As much as it makes sense to avoid LEZs altogether, some businesses will inevitably have to enter them. If all of your vans are Euro6 or electric then it won’t be a problem, but that likely applies to a select few, rather than the majority. The thing to do is plan accordingly, and make every conceivable adjustment based on the available telematics data.  

“You’re not going to be able to stop vehicles travelling in there per se, because they’re doing a job – whether it’s servicing a lift or delivering a fridge to a restaurant – and you’re not going to be able to carry a fridge on a bus,” says Hemming.

“It’s about using the data that you’ve got available to see how you’re going to maximise your operation in those areas. It could be that, for example, you base your operation outside of the low-emission zone and then you only have specialist vehicles operating within the low-emissions zone.”

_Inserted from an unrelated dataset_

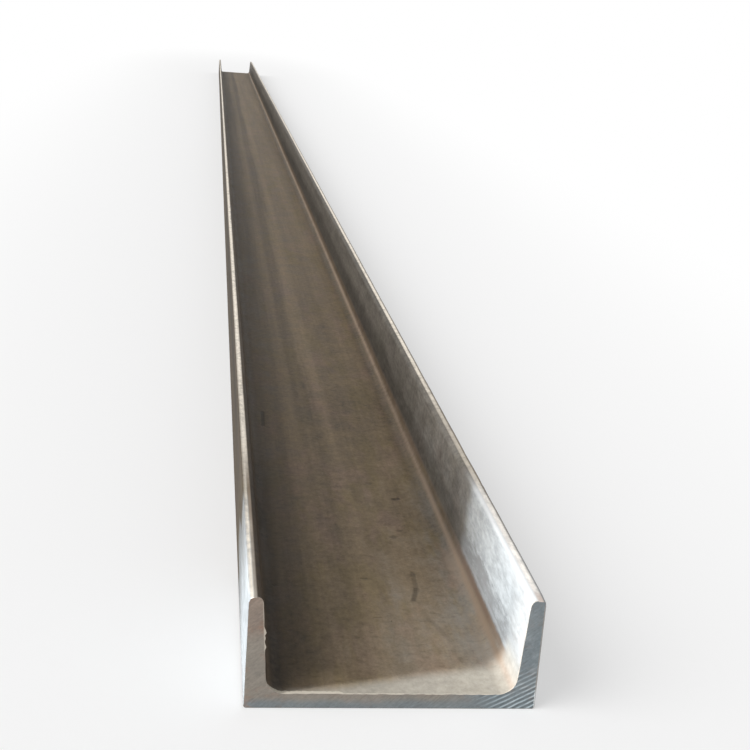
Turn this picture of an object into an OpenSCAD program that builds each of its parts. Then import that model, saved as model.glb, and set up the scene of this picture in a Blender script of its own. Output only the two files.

“In some situations, it’s impossible [to avoid LEZs] because that’s where they’re going to deliver,” adds Wise. “So it’s about trying to minimise the number of vehicles or optimising that delivery vehicle to make sure it is the only one going into that zone.

“What you don’t want are four high carbon-emitting vehicles going into the same zone to make four deliveries.

“If you can optimise your routes to make sure that you’ve only got one vehicle going in to do those drops, you’re therefore reducing what it’s going to cost you as much as possible.”